### INPUT DATA

● ● ● ●

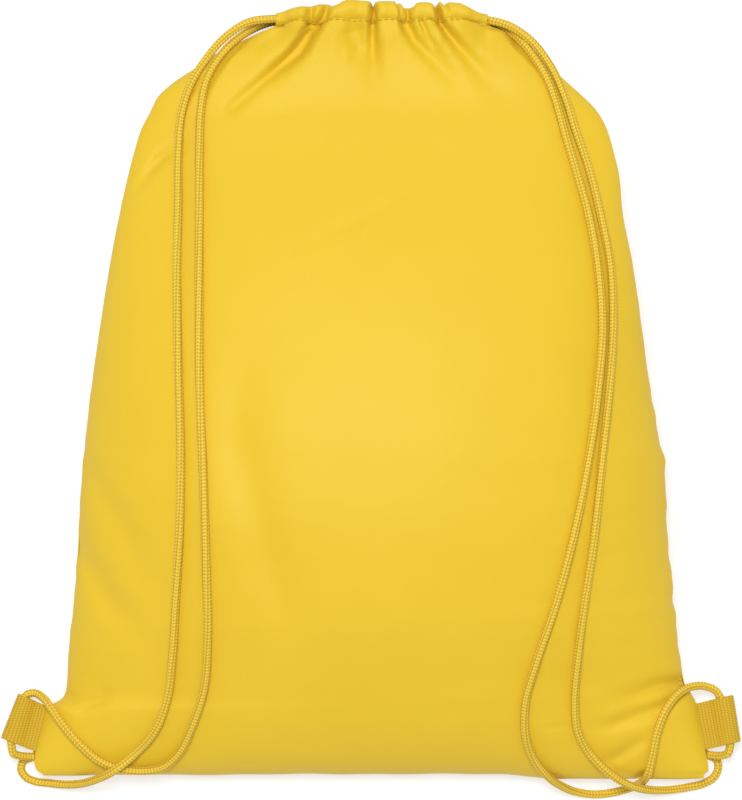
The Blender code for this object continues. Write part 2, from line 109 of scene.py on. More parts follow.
# Each cord's route, in metres: from the knot up the outer strand, through the back
# hem, round the side slit, back through the front hem, down the inner strand and
# up to the webbing loop, then from the loop's lower end to the knot
ROUTES = {
    Hand.LEFT: (
        (-0.1672, -0.1808, 0.004), (-0.1706, -0.1824, 0.003), (-0.1719, -0.1862, 0.0025),
        (-0.1696, -0.1902, 0.0023), (-0.165, -0.1924, 0.0023), (-0.1585, -0.1932, 0.0028),
        (-0.1506, -0.1938, 0.0064), (-0.1414, -0.1929, 0.014), (-0.1335, -0.1903, 0.0232),
        (-0.125, -0.1857, 0.0318), (-0.1145, -0.1772, 0.033), (-0.1052, -0.1663, 0.0399),
        (-0.0993, -0.151, 0.0465), (-0.0966, -0.131, 0.055), (-0.0948, -0.103, 0.0646),
        (-0.0926, -0.068, 0.0728), (-0.0921, -0.03, 0.0753), (-0.0934, 0.015, 0.07),
        (-0.0942, 0.06, 0.06), (-0.0938, 0.092, 0.0494), (-0.0939, 0.115, 0.0415),
        (-0.0925, 0.1335, 0.0361), (-0.0886, 0.1472, 0.032), (-0.0808, 0.1605, 0.0301),
        (-0.0712, 0.1715, 0.0294), (-0.0595, 0.1788, 0.0297), (-0.048, 0.1803, 0.0305),
        (-0.034, 0.18, 0.0324), (-0.015, 0.1811, 0.0325), (0.005, 0.1823, 0.0328),
        (0.024, 0.1838, 0.0323), (0.032, 0.1845, 0.0312), (0.0388, 0.1846, 0.0306),
        (0.0449, 0.1838, 0.0281), (0.0474, 0.1826, 0.022), (0.0449, 0.1838, 0.0159),
        (0.0388, 0.1846, 0.0134), (0.032, 0.1845, 0.0129), (0.024, 0.1839, 0.0116),
        (0.005, 0.1823, 0.0111), (-0.015, 0.181, 0.0114), (-0.034, 0.18, 0.0116),
        (-0.0466, 0.1799, 0.0136), (-0.0542, 0.1776, 0.0173), (-0.0626, 0.1729, 0.0235),
        (-0.0698, 0.1668, 0.0284), (-0.0762, 0.1587, 0.0301), (-0.0808, 0.149, 0.0332),
        (-0.083, 0.136, 0.0374), (-0.0836, 0.115, 0.044), (-0.0835, 0.085, 0.0551),
        (-0.0834, 0.048, 0.0671), (-0.083, 0.005, 0.0758), (-0.0812, -0.04, 0.0795),
        (-0.0798, -0.085, 0.0739), (-0.0793, -0.122, 0.0633), (-0.0815, -0.147, 0.0518),
        (-0.0872, -0.1642, 0.0435), (-0.0936, -0.1772, 0.0349), (-0.1016, -0.1844, 0.029),
        (-0.1115, -0.1864, 0.0252), (-0.1225, -0.1854, 0.0264), (-0.1325, -0.1814, 0.0271),
        (-0.1425, -0.173, 0.0285), (-0.151, -0.1632, 0.0273), (-0.1566, -0.1554, 0.0242),
        (-0.1604, -0.1509, 0.019), (-0.1646, -0.1487, 0.0158), (-0.1684, -0.1495, 0.015),
        (-0.16985, -0.151, 0.015),
    ),
    Hand.RIGHT: (
        (0.1664, -0.1801, 0.0038), (0.1692, -0.1818, 0.003), (0.17, -0.186, 0.0025),
        (0.1679, -0.1904, 0.0023), (0.163, -0.1934, 0.0023), (0.1555, -0.1952, 0.0028),
        (0.1463, -0.1964, 0.0066), (0.1368, -0.1962, 0.014), (0.1285, -0.1944, 0.0214),
        (0.1206, -0.1906, 0.0266), (0.1132, -0.185, 0.0306), (0.1056, -0.1768, 0.0338),
        (0.1002, -0.1665, 0.0404), (0.0986, -0.152, 0.0464), (0.0999, -0.132, 0.0535),
        (0.1029, -0.105, 0.0609), (0.1076, -0.072, 0.0655), (0.1114, -0.0346, 0.0658),
        (0.1148, -0.002, 0.061), (0.117, 0.032, 0.0542), (0.1158, 0.06, 0.0495),
        (0.111, 0.085, 0.0455), (0.1054, 0.1076, 0.0414), (0.0992, 0.126, 0.0382),
        (0.0942, 0.142, 0.0348), (0.087, 0.1576, 0.0307), (0.0774, 0.1699, 0.0303),
        (0.0672, 0.1769, 0.0299), (0.0572, 0.1796, 0.0304), (0.0459, 0.1799, 0.0305),
        (0.0249, 0.181, 0.0286), (0.0049, 0.1823, 0.0283), (-0.0141, 0.1839, 0.0288),
        (-0.022, 0.184, 0.0294), (-0.0289, 0.1836, 0.0296), (-0.035, 0.1832, 0.0277),
        (-0.0375, 0.1824, 0.022), (-0.035, 0.1832, 0.0163), (-0.0289, 0.1836, 0.0144),
        (-0.022, 0.184, 0.0145), (-0.0141, 0.1839, 0.0154), (0.0049, 0.1823, 0.0157),
        (0.0249, 0.181, 0.0154), (0.0459, 0.1799, 0.0135), (0.0566, 0.1798, 0.014),
        (0.066, 0.1752, 0.0202), (0.0736, 0.1688, 0.028), (0.0802, 0.1601, 0.031),
        (0.086, 0.1498, 0.0337), (0.09, 0.1388, 0.0364), (0.0944, 0.1229, 0.0401),
        (0.0996, 0.1054, 0.0439), (0.1052, 0.085, 0.0481), (0.1096, 0.06, 0.053),
        (0.1118, 0.032, 0.0575), (0.1094, -0.002, 0.0644), (0.1042, -0.038, 0.0698),
        (0.097, -0.074, 0.07), (0.0884, -0.1065, 0.0658), (0.0794, -0.134, 0.0583),
        (0.0746, -0.1525, 0.0508), (0.0748, -0.168, 0.043), (0.0788, -0.18, 0.0341),
        (0.0851, -0.1882, 0.0268), (0.0925, -0.1939, 0.0155), (0.1004, -0.1974, 0.0065),
        (0.1094, -0.1988, 0.0025), (0.1188, -0.1978, 0.0023), (0.1264, -0.1956, 0.0046),
        (0.131, -0.1934, 0.0096), (0.1332, -0.1912, 0.0172), (0.1352, -0.187, 0.0256),
        (0.1368, -0.1794, 0.0288), (0.139, -0.168, 0.0312), (0.1432, -0.1566, 0.0317),
        (0.1494, -0.1489, 0.0269), (0.1564, -0.1455, 0.02), (0.1634, -0.1454, 0.016),
        (0.1686, -0.1478, 0.015), (0.1704, -0.1506, 0.015),
    ),
}
TAILS = {
    Hand.LEFT: ((-0.1759, -0.1752, 0.015), (-0.1753, -0.1781, 0.014),
                (-0.172, -0.1795, 0.0114), (-0.1668, -0.18, 0.0089)),
    Hand.RIGHT: ((0.1752, -0.1752, 0.015), (0.1744, -0.178, 0.014),
                (0.171, -0.1794, 0.0114), (0.1658, -0.1792, 0.0089)),
}
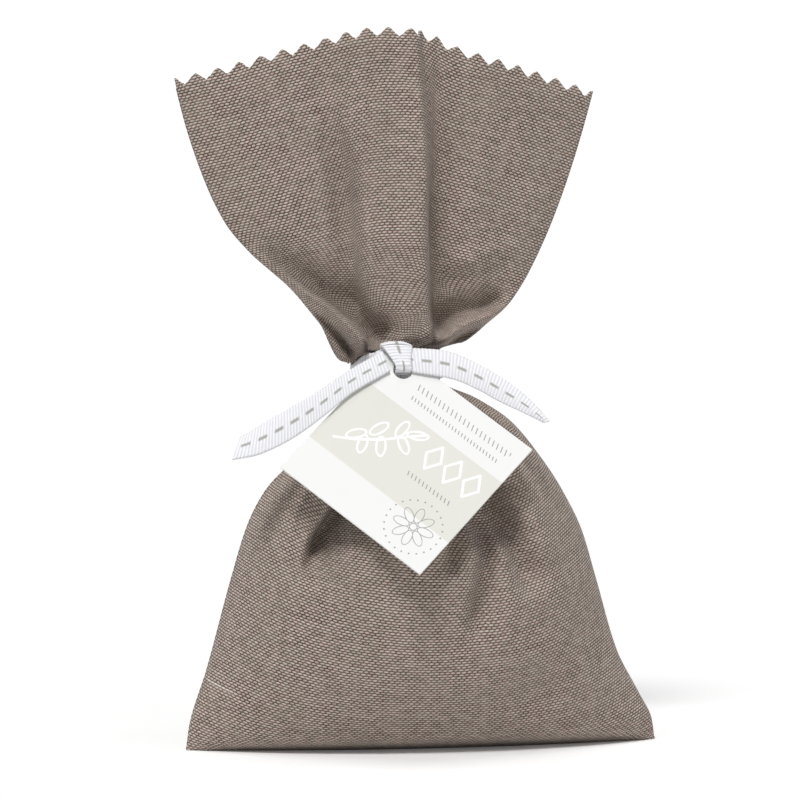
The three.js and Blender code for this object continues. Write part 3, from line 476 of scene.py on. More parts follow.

● ● ● ●

### THE TASK
Extract all of the material exactly as it is written.

### EXERCISE OUTPUT
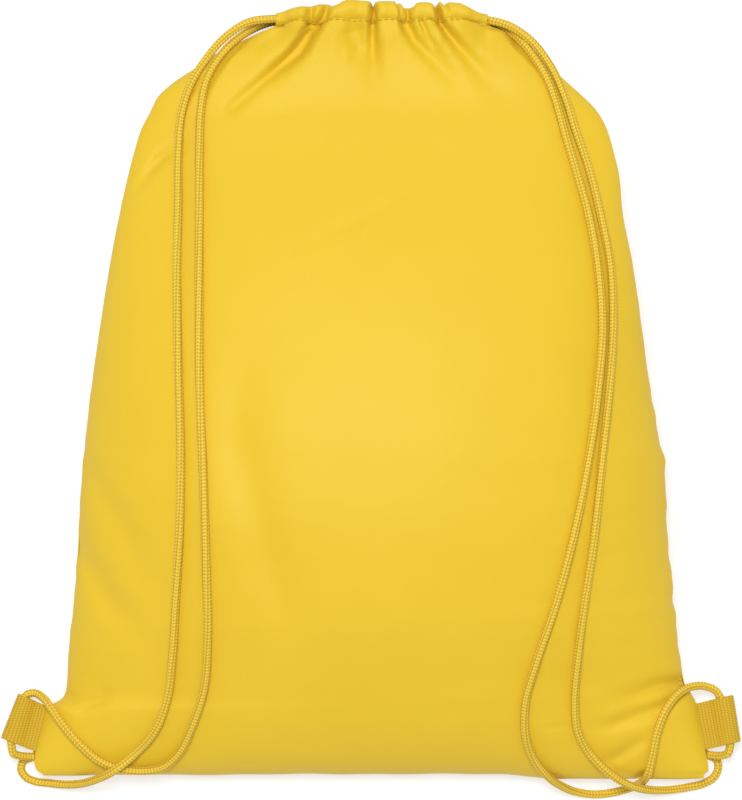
The Blender code for this object continues. Write part 2, from line 109 of scene.py on. More parts follow.
# Each cord's route, in metres: from the knot up the outer strand, through the back
# hem, round the side slit, back through the front hem, down the inner strand and
# up to the webbing loop, then from the loop's lower end to the knot
ROUTES = {
    Hand.LEFT: (
        (-0.1672, -0.1808, 0.004), (-0.1706, -0.1824, 0.003), (-0.1719, -0.1862, 0.0025),
        (-0.1696, -0.1902, 0.0023), (-0.165, -0.1924, 0.0023), (-0.1585, -0.1932, 0.0028),
        (-0.1506, -0.1938, 0.0064), (-0.1414, -0.1929, 0.014), (-0.1335, -0.1903, 0.0232),
        (-0.125, -0.1857, 0.0318), (-0.1145, -0.1772, 0.033), (-0.1052, -0.1663, 0.0399),
        (-0.0993, -0.151, 0.0465), (-0.0966, -0.131, 0.055), (-0.0948, -0.103, 0.0646),
        (-0.0926, -0.068, 0.0728), (-0.0921, -0.03, 0.0753), (-0.0934, 0.015, 0.07),
        (-0.0942, 0.06, 0.06), (-0.0938, 0.092, 0.0494), (-0.0939, 0.115, 0.0415),
        (-0.0925, 0.1335, 0.0361), (-0.0886, 0.1472, 0.032), (-0.0808, 0.1605, 0.0301),
        (-0.0712, 0.1715, 0.0294), (-0.0595, 0.1788, 0.0297), (-0.048, 0.1803, 0.0305),
        (-0.034, 0.18, 0.0324), (-0.015, 0.1811, 0.0325), (0.005, 0.1823, 0.0328),
        (0.024, 0.1838, 0.0323), (0.032, 0.1845, 0.0312), (0.0388, 0.1846, 0.0306),
        (0.0449, 0.1838, 0.0281), (0.0474, 0.1826, 0.022), (0.0449, 0.1838, 0.0159),
        (0.0388, 0.1846, 0.0134), (0.032, 0.1845, 0.0129), (0.024, 0.1839, 0.0116),
        (0.005, 0.1823, 0.0111), (-0.015, 0.181, 0.0114), (-0.034, 0.18, 0.0116),
        (-0.0466, 0.1799, 0.0136), (-0.0542, 0.1776, 0.0173), (-0.0626, 0.1729, 0.0235),
        (-0.0698, 0.1668, 0.0284), (-0.0762, 0.1587, 0.0301), (-0.0808, 0.149, 0.0332),
        (-0.083, 0.136, 0.0374), (-0.0836, 0.115, 0.044), (-0.0835, 0.085, 0.0551),
        (-0.0834, 0.048, 0.0671), (-0.083, 0.005, 0.0758), (-0.0812, -0.04, 0.0795),
        (-0.0798, -0.085, 0.0739), (-0.0793, -0.122, 0.0633), (-0.0815, -0.147, 0.0518),
        (-0.0872, -0.1642, 0.0435), (-0.0936, -0.1772, 0.0349), (-0.1016, -0.1844, 0.029),
        (-0.1115, -0.1864, 0.0252), (-0.1225, -0.1854, 0.0264), (-0.1325, -0.1814, 0.0271),
        (-0.1425, -0.173, 0.0285), (-0.151, -0.1632, 0.0273), (-0.1566, -0.1554, 0.0242),
        (-0.1604, -0.1509, 0.019), (-0.1646, -0.1487, 0.0158), (-0.1684, -0.1495, 0.015),
        (-0.16985, -0.151, 0.015),
    ),
    Hand.RIGHT: (
        (0.1664, -0.1801, 0.0038), (0.1692, -0.1818, 0.003), (0.17, -0.186, 0.0025),
        (0.1679, -0.1904, 0.0023), (0.163, -0.1934, 0.0023), (0.1555, -0.1952, 0.0028),
        (0.1463, -0.1964, 0.0066), (0.1368, -0.1962, 0.014), (0.1285, -0.1944, 0.0214),
        (0.1206, -0.1906, 0.0266), (0.1132, -0.185, 0.0306), (0.1056, -0.1768, 0.0338),
        (0.1002, -0.1665, 0.0404), (0.0986, -0.152, 0.0464), (0.0999, -0.132, 0.0535),
        (0.1029, -0.105, 0.0609), (0.1076, -0.072, 0.0655), (0.1114, -0.0346, 0.0658),
        (0.1148, -0.002, 0.061), (0.117, 0.032, 0.0542), (0.1158, 0.06, 0.0495),
        (0.111, 0.085, 0.0455), (0.1054, 0.1076, 0.0414), (0.0992, 0.126, 0.0382),
        (0.0942, 0.142, 0.0348), (0.087, 0.1576, 0.0307), (0.0774, 0.1699, 0.0303),
        (0.0672, 0.1769, 0.0299), (0.0572, 0.1796, 0.0304), (0.0459, 0.1799, 0.0305),
        (0.0249, 0.181, 0.0286), (0.0049, 0.1823, 0.0283), (-0.0141, 0.1839, 0.0288),
        (-0.022, 0.184, 0.0294), (-0.0289, 0.1836, 0.0296), (-0.035, 0.1832, 0.0277),
        (-0.0375, 0.1824, 0.022), (-0.035, 0.1832, 0.0163), (-0.0289, 0.1836, 0.0144),
        (-0.022, 0.184, 0.0145), (-0.0141, 0.1839, 0.0154), (0.0049, 0.1823, 0.0157),
        (0.0249, 0.181, 0.0154), (0.0459, 0.1799, 0.0135), (0.0566, 0.1798, 0.014),
        (0.066, 0.1752, 0.0202), (0.0736, 0.1688, 0.028), (0.0802, 0.1601, 0.031),
        (0.086, 0.1498, 0.0337), (0.09, 0.1388, 0.0364), (0.0944, 0.1229, 0.0401),
        (0.0996, 0.1054, 0.0439), (0.1052, 0.085, 0.0481), (0.1096, 0.06, 0.053),
        (0.1118, 0.032, 0.0575), (0.1094, -0.002, 0.0644), (0.1042, -0.038, 0.0698),
        (0.097, -0.074, 0.07), (0.0884, -0.1065, 0.0658), (0.0794, -0.134, 0.0583),
        (0.0746, -0.1525, 0.0508), (0.0748, -0.168, 0.043), (0.0788, -0.18, 0.0341),
        (0.0851, -0.1882, 0.0268), (0.0925, -0.1939, 0.0155), (0.1004, -0.1974, 0.0065),
        (0.1094, -0.1988, 0.0025), (0.1188, -0.1978, 0.0023), (0.1264, -0.1956, 0.0046),
        (0.131, -0.1934, 0.0096), (0.1332, -0.1912, 0.0172), (0.1352, -0.187, 0.0256),
        (0.1368, -0.1794, 0.0288), (0.139, -0.168, 0.0312), (0.1432, -0.1566, 0.0317),
        (0.1494, -0.1489, 0.0269), (0.1564, -0.1455, 0.02), (0.1634, -0.1454, 0.016),
        (0.1686, -0.1478, 0.015), (0.1704, -0.1506, 0.015),
    ),
}
TAILS = {
    Hand.LEFT: ((-0.1759, -0.1752, 0.015), (-0.1753, -0.1781, 0.014),
                (-0.172, -0.1795, 0.0114), (-0.1668, -0.18, 0.0089)),
    Hand.RIGHT: ((0.1752, -0.1752, 0.015), (0.1744, -0.178, 0.014),
                (0.171, -0.1794, 0.0114), (0.1658, -0.1792, 0.0089)),
}
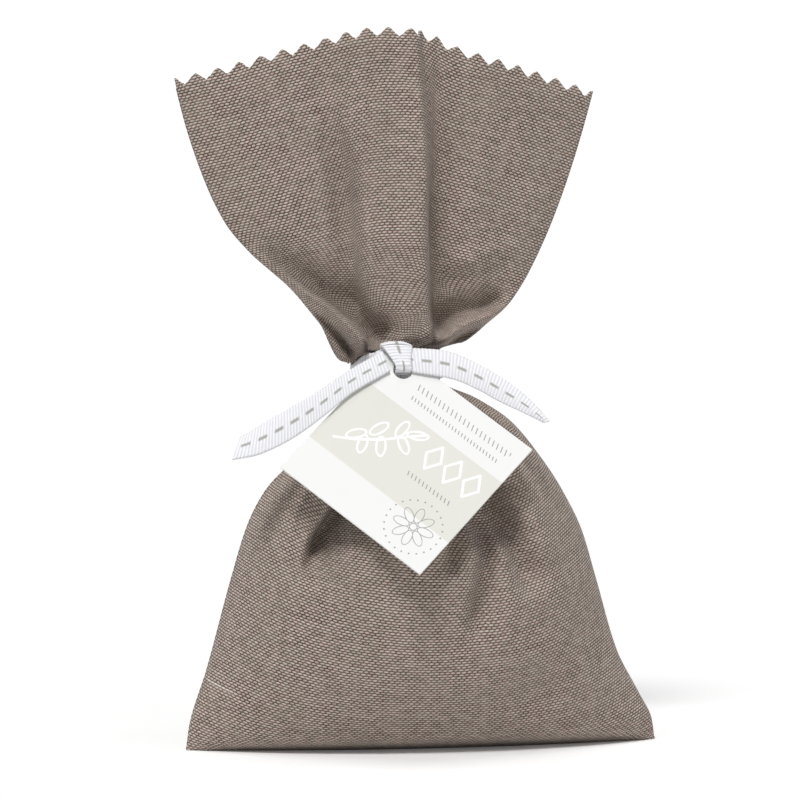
The three.js and Blender code for this object continues. Write part 3, from line 476 of scene.py on. More parts follow.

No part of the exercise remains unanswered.